Publicado em: 25 Novembro 2025

Por: Hervé Lancelin

Categoria: Crítica de arte

Tempo de leitura: 11 minutos

Howard Hodgkin constrói uma obra paradoxal onde a cor explode e a memória se desvanece. Pintando sobre madeira “situações emocionais”, ele capta não os eventos, mas seu eco afetivo. Seus quadros transbordam seus molduras como a emoção ultrapassa os limites, criando objetos preciosos que celebram o inescrutável.

Ouçam-me bem, bando de snobs, aqui está um pintor que passou a vida a mentir-nos com uma honestidade desarmante. Howard Hodgkin, esse inglês nascido em 1932 e falecido em 2017, esse baronete do pincel que recolhia honras como outros apanham folhas mortas, não cessou de afirmar que não fazia arte abstrata. Que audácia. Olhem os seus quadros: salpicos de turquesa, rastos de laranja, massas de verde que transbordam as molduras como uma maré indisciplinada. E, contudo, ele protestava. Não, dizia ele, pinto situações emocionais. Pinto a memória. Como se a memória alguma vez tivesse parecido uma mancha de tinta numa placa de madeira compensada.

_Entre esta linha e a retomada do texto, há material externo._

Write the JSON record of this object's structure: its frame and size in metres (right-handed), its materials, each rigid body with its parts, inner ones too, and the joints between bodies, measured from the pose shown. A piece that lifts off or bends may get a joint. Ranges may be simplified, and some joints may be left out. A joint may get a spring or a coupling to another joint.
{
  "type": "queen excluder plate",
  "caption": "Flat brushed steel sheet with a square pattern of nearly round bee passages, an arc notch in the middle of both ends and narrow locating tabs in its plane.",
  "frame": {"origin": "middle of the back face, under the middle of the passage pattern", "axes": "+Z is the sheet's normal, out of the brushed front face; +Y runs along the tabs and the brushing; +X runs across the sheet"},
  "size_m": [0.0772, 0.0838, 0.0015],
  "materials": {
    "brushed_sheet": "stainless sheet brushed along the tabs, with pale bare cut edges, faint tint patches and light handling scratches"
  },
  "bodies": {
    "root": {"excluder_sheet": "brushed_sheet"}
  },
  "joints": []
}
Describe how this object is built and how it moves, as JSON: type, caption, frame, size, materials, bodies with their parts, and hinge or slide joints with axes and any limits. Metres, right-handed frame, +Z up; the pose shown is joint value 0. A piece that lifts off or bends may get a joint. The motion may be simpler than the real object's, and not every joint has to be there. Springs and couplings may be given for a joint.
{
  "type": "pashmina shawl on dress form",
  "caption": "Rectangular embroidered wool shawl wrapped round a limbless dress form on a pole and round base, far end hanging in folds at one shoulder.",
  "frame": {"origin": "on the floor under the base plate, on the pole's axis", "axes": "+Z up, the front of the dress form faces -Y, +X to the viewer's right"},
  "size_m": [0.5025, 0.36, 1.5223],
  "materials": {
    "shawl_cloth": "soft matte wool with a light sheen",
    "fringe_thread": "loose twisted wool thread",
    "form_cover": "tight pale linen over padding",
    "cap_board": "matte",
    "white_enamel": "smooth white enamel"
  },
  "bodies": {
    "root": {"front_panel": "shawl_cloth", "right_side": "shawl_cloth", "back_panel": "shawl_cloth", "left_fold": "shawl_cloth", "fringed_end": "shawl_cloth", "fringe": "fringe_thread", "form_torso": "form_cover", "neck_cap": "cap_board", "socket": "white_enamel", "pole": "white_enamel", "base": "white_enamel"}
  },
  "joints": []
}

Mas precisamente aí reside toda a perversidade do seu empreendimento. Hodgkin deu-nos quadros que são ao mesmo tempo tudo e nada, que prometem histórias e não entregam senão sensações, que têm títulos como Waking up in Naples ou In a French Restaurant e que não mostram outra coisa senão a impossibilidade de mostrar qualquer coisa. Ele construiu uma obra inteira no fosso entre o que pode ser dito e o que pode ser pintado, entre a lembrança e a sua representação, entre o desejo e a sua satisfação. Um pintor da falta, portanto, disfarçado de colorista alegre.

A sua técnica traía essa obsessão pelo controlo e pela perda. Pintava sobre madeira, nunca sobre tela. Porquê? Porque, dizia ele, “a madeira responde” [1]. A tela cederia, deformar-se-ia, abater-se-ia sob o peso dos seus arrependimentos. Pois Hodgkin era um pintor lento, terrivelmente lento. Um único quadro podia levar-lhe anos, camadas sucessivas de tinta aplicadas, raspadas, cobertas, até que o objeto se tornasse um empilhamento do tempo passado. Cada superfície traz a marca dessa luta, dessa busca desesperada de algo que sempre escapa.

E depois existem essas molduras. Hodgkin não se limitava a emoldurar as suas obras: ele as transbordava, invadia-as, colonizava-as. A tinta escorria sobre a moldura, transformando-a numa parte integrante da imagem. Uns viram nisso uma metáfora da emoção que transborda, da paixão que não pode ser contida. Outros, mais pragmáticos, viram um processo decorativo, uma vaidade. Mas esse gesto revela sobretudo uma angústia profunda: a da delimitação, da fronteira entre a obra e o mundo, entre o dentro e o fora. Como se ele procurasse proteger as suas imagens de uma intrusão, de um olhar que viesse impor as suas próprias molduras.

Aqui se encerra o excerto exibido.